= Given problem =
Below are entries. Copy exactly the lines running from the line that holds "module catch_lever() place()" to the line that holds "before = set(bpy.data.objects)", with both ends included.

= Records for processing =

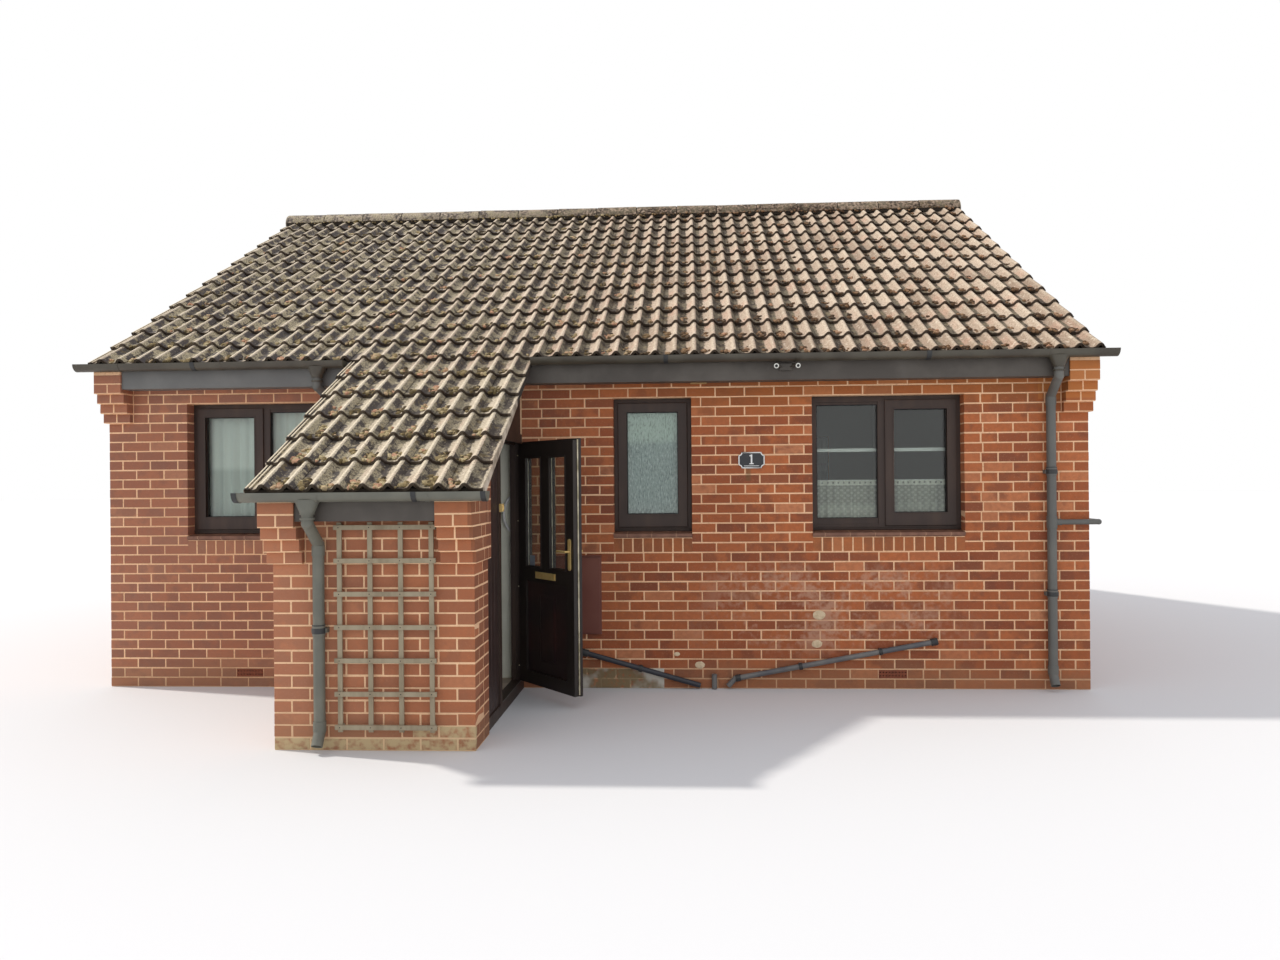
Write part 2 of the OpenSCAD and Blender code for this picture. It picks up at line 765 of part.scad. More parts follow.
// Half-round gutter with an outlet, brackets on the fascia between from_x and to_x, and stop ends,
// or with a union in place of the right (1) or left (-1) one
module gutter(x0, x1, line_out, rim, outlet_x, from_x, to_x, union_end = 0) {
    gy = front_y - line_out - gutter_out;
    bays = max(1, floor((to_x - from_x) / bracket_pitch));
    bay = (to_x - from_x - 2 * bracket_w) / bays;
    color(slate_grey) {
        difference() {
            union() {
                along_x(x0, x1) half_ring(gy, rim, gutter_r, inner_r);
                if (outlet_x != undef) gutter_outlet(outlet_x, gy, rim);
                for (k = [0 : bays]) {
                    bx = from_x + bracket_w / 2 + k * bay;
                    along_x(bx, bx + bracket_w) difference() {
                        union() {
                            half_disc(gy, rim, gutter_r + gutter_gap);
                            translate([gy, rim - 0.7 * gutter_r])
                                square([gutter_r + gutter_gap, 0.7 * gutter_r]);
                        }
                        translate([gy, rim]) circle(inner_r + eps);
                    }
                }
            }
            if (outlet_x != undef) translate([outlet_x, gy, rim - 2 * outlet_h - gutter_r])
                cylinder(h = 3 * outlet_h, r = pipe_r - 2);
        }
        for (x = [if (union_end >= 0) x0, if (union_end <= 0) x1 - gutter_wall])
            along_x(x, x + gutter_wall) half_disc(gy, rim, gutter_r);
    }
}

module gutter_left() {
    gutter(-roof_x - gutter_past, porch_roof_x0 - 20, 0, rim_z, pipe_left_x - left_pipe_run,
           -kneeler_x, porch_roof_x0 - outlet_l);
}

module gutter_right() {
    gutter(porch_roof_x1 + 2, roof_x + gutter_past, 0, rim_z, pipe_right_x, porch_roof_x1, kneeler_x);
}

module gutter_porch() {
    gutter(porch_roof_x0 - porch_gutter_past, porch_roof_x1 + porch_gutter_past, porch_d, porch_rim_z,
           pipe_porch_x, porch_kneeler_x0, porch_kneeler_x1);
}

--

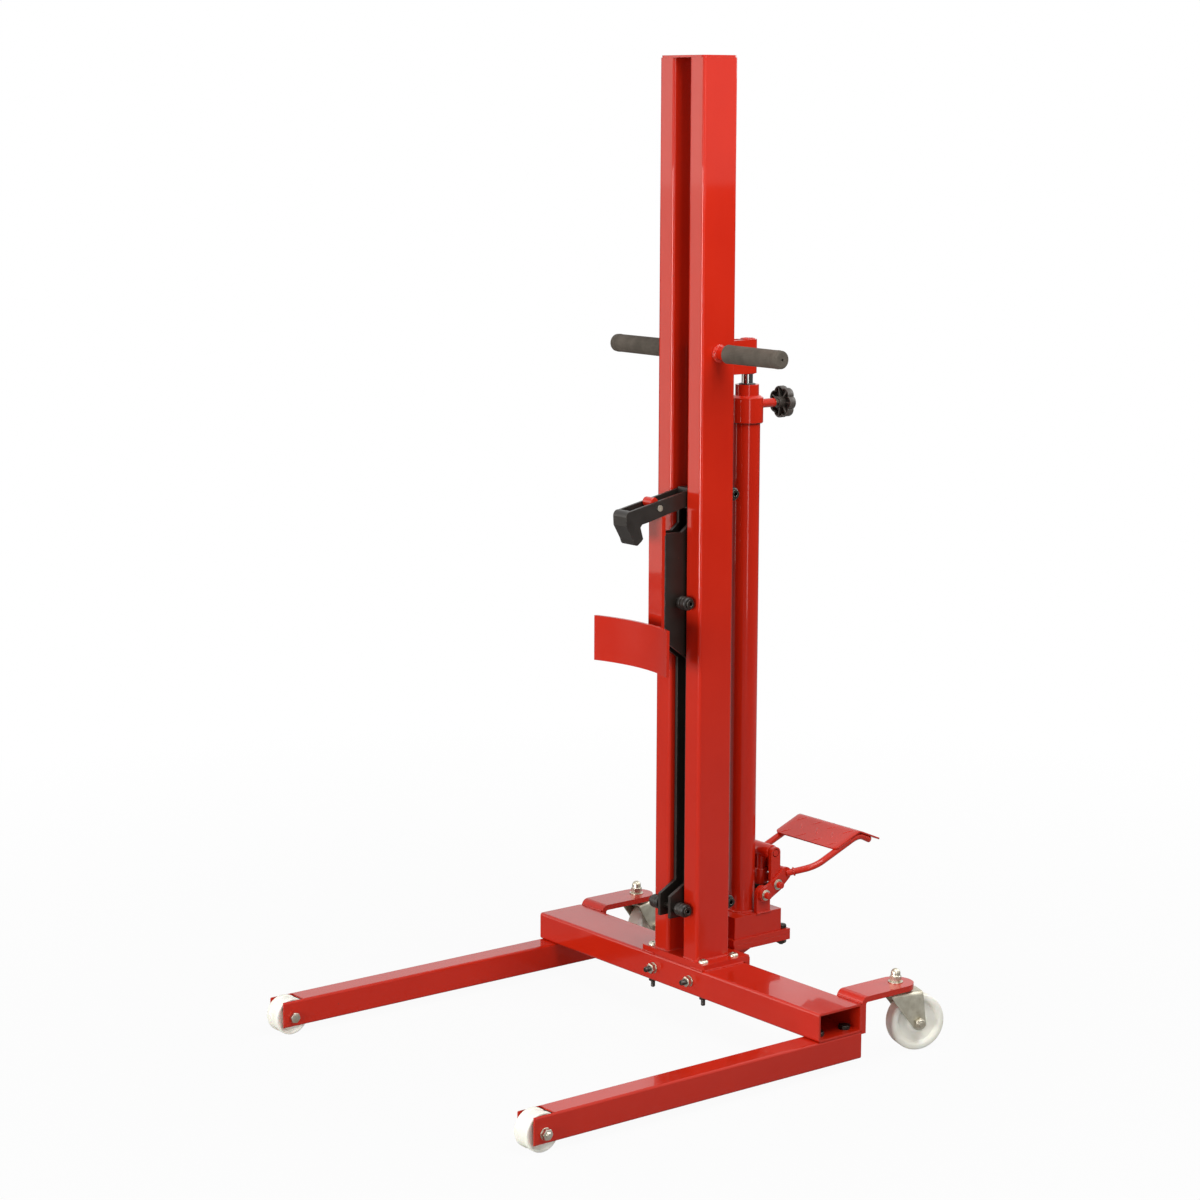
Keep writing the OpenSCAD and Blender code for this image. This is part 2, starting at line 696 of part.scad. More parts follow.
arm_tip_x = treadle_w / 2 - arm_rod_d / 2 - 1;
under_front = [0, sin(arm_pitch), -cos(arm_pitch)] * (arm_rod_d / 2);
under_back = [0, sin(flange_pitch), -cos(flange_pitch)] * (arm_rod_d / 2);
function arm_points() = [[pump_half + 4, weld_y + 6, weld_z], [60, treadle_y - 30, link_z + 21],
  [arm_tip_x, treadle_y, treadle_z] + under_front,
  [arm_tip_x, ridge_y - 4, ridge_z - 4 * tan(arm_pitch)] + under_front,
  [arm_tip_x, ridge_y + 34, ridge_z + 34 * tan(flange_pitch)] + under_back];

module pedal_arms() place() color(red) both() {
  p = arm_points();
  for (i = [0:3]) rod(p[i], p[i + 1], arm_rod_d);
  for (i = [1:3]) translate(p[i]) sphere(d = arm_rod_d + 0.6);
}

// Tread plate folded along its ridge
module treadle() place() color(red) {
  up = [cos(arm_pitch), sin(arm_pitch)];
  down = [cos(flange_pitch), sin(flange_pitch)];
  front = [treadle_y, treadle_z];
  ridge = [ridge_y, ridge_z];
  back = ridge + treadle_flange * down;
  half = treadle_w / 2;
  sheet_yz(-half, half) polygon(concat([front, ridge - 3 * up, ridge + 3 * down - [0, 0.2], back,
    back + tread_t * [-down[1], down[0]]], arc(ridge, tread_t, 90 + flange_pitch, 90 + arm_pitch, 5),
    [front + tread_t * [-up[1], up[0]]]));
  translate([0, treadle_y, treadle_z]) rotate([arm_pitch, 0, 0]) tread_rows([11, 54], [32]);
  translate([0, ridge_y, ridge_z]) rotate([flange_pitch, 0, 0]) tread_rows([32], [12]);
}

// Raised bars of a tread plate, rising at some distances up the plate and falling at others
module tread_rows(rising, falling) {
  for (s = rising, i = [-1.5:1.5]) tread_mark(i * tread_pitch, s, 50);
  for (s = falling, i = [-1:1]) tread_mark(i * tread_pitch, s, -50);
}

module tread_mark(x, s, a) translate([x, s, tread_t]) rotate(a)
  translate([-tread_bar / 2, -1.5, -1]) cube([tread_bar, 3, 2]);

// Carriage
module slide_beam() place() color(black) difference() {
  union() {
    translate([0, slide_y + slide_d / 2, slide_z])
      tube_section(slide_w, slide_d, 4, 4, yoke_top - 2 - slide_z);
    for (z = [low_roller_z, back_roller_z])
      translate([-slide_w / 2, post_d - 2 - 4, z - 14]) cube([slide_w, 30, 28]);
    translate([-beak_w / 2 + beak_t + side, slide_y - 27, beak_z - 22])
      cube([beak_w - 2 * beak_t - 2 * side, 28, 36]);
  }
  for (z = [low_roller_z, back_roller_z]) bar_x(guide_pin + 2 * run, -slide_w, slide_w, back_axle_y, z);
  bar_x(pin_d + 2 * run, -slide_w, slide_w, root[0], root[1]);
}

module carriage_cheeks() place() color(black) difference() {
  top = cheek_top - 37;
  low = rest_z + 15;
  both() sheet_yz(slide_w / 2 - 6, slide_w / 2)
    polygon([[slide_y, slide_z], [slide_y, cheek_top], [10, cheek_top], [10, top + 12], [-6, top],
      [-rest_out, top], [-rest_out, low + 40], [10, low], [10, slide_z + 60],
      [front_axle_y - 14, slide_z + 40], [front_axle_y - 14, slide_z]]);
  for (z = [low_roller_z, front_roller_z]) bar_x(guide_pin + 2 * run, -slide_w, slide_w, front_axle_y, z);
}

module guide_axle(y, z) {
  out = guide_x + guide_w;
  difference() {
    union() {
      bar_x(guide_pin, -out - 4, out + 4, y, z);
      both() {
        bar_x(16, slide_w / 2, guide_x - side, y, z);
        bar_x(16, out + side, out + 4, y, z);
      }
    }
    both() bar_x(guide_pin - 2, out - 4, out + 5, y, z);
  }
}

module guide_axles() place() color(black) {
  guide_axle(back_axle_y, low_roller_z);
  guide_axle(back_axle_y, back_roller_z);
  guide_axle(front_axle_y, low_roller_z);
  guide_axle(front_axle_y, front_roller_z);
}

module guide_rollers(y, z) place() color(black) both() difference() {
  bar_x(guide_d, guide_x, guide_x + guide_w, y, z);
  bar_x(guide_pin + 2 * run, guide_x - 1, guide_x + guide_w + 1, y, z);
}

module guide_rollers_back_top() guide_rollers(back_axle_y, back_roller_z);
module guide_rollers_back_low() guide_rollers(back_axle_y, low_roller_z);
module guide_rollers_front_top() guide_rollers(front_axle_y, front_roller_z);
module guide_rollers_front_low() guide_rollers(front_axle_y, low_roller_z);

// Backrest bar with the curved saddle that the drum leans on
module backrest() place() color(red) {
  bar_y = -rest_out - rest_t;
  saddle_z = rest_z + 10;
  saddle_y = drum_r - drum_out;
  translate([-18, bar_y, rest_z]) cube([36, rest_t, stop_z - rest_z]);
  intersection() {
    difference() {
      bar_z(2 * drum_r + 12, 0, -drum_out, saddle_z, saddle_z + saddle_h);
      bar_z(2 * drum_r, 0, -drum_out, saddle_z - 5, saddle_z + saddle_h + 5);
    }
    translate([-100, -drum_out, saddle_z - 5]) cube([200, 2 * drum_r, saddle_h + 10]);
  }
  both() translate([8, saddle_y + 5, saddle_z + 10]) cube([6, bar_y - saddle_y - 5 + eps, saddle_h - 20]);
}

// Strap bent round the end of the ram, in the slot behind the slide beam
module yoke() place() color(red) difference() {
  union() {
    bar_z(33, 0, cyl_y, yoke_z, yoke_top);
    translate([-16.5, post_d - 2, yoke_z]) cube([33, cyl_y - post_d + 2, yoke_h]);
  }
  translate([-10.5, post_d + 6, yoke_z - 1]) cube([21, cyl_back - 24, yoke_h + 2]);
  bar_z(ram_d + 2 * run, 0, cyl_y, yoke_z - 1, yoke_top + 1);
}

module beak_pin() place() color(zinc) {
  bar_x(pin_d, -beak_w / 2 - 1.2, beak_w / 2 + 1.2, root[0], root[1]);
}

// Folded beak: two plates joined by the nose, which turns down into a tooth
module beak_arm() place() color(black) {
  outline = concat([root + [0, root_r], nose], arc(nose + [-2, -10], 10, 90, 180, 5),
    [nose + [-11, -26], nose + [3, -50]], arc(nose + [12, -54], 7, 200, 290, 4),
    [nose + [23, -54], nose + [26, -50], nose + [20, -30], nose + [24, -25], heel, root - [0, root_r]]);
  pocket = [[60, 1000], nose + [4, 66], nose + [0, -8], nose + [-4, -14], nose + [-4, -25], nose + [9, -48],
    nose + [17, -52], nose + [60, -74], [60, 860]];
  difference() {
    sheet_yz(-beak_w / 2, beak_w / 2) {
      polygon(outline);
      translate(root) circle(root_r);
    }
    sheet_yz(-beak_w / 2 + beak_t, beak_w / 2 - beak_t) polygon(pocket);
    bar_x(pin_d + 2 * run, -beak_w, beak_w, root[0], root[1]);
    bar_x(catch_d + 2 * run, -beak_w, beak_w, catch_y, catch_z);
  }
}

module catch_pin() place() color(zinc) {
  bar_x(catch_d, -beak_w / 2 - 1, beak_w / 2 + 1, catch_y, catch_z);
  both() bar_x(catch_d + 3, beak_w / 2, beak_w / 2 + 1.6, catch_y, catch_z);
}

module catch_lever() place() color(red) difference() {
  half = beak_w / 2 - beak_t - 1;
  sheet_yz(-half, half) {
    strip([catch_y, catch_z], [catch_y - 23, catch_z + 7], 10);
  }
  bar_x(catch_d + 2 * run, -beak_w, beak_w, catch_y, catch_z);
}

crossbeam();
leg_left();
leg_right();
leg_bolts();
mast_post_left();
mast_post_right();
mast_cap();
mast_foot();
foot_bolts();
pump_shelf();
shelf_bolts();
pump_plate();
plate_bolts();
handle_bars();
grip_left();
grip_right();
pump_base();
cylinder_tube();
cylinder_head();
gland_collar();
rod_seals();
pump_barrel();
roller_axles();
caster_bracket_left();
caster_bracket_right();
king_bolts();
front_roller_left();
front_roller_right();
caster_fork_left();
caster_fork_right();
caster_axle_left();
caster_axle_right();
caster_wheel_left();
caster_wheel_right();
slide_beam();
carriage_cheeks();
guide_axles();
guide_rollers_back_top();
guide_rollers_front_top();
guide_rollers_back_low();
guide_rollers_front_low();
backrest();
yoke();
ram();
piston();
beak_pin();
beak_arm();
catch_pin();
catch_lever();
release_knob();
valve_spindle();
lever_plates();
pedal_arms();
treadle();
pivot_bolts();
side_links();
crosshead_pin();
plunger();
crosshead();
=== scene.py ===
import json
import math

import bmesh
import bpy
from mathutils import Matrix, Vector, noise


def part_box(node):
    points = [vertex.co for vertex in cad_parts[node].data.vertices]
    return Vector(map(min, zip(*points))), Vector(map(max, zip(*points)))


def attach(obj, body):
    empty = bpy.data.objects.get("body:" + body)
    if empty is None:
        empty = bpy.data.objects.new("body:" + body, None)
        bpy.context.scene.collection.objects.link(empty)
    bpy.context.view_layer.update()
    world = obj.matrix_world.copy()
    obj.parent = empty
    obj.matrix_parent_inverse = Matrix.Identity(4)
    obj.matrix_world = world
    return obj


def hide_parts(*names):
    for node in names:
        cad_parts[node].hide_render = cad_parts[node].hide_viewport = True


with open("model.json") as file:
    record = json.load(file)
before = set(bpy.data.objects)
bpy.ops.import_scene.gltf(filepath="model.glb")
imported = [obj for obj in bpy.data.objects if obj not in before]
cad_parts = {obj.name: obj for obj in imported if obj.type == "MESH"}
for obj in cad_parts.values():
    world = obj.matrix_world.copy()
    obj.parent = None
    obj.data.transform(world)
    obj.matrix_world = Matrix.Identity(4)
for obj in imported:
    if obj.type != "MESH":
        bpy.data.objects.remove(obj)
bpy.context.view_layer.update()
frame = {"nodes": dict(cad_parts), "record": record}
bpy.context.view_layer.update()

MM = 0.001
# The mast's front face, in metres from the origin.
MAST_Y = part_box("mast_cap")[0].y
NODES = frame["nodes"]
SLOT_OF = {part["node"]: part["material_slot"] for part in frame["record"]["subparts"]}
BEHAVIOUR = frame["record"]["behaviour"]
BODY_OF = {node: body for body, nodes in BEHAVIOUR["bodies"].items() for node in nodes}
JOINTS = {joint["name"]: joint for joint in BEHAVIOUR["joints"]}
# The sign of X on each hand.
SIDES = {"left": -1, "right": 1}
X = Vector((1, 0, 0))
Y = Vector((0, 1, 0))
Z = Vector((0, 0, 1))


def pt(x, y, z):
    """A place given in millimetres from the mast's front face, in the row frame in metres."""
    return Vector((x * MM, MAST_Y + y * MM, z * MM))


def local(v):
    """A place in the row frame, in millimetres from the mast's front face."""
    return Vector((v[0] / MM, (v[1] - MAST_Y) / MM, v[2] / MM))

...

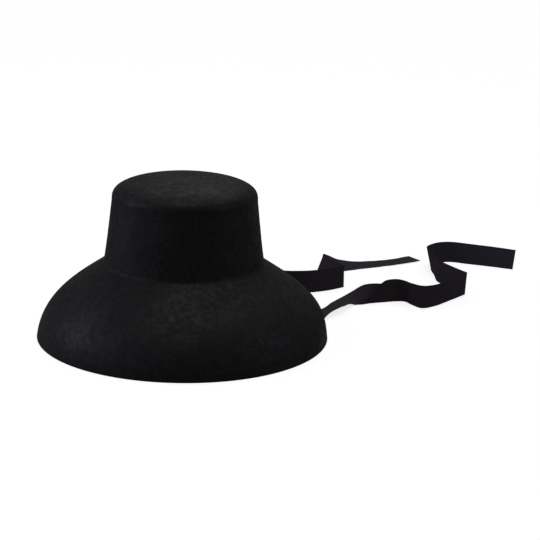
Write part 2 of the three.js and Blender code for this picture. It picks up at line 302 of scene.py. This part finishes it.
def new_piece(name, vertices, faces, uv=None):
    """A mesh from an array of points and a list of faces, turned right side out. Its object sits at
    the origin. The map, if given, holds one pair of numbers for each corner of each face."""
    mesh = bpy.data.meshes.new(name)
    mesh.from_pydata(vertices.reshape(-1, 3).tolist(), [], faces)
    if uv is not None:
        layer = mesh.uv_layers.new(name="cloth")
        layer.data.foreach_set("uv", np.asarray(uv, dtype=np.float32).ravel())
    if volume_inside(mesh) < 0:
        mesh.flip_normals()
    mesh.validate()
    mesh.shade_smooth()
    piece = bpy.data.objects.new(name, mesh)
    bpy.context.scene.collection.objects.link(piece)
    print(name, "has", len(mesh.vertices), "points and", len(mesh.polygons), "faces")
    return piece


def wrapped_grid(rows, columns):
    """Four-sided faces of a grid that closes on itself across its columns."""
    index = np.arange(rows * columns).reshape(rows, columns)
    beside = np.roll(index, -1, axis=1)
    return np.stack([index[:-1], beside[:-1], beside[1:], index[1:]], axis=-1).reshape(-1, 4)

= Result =
module catch_lever() place() color(red) difference() {
  half = beak_w / 2 - beak_t - 1;
  sheet_yz(-half, half) {
    strip([catch_y, catch_z], [catch_y - 23, catch_z + 7], 10);
  }
  bar_x(catch_d + 2 * run, -beak_w, beak_w, catch_y, catch_z);
}

crossbeam();
leg_left();
leg_right();
leg_bolts();
mast_post_left();
mast_post_right();
mast_cap();
mast_foot();
foot_bolts();
pump_shelf();
shelf_bolts();
pump_plate();
plate_bolts();
handle_bars();
grip_left();
grip_right();
pump_base();
cylinder_tube();
cylinder_head();
gland_collar();
rod_seals();
pump_barrel();
roller_axles();
caster_bracket_left();
caster_bracket_right();
king_bolts();
front_roller_left();
front_roller_right();
caster_fork_left();
caster_fork_right();
caster_axle_left();
caster_axle_right();
caster_wheel_left();
caster_wheel_right();
slide_beam();
carriage_cheeks();
guide_axles();
guide_rollers_back_top();
guide_rollers_front_top();
guide_rollers_back_low();
guide_rollers_front_low();
backrest();
yoke();
ram();
piston();
beak_pin();
beak_arm();
catch_pin();
catch_lever();
release_knob();
valve_spindle();
lever_plates();
pedal_arms();
treadle();
pivot_bolts();
side_links();
crosshead_pin();
plunger();
crosshead();
=== scene.py ===
import json
import math

import bmesh
import bpy
from mathutils import Matrix, Vector, noise


def part_box(node):
    points = [vertex.co for vertex in cad_parts[node].data.vertices]
    return Vector(map(min, zip(*points))), Vector(map(max, zip(*points)))


def attach(obj, body):
    empty = bpy.data.objects.get("body:" + body)
    if empty is None:
        empty = bpy.data.objects.new("body:" + body, None)
        bpy.context.scene.collection.objects.link(empty)
    bpy.context.view_layer.update()
    world = obj.matrix_world.copy()
    obj.parent = empty
    obj.matrix_parent_inverse = Matrix.Identity(4)
    obj.matrix_world = world
    return obj


def hide_parts(*names):
    for node in names:
        cad_parts[node].hide_render = cad_parts[node].hide_viewport = True


with open("model.json") as file:
    record = json.load(file)
before = set(bpy.data.objects)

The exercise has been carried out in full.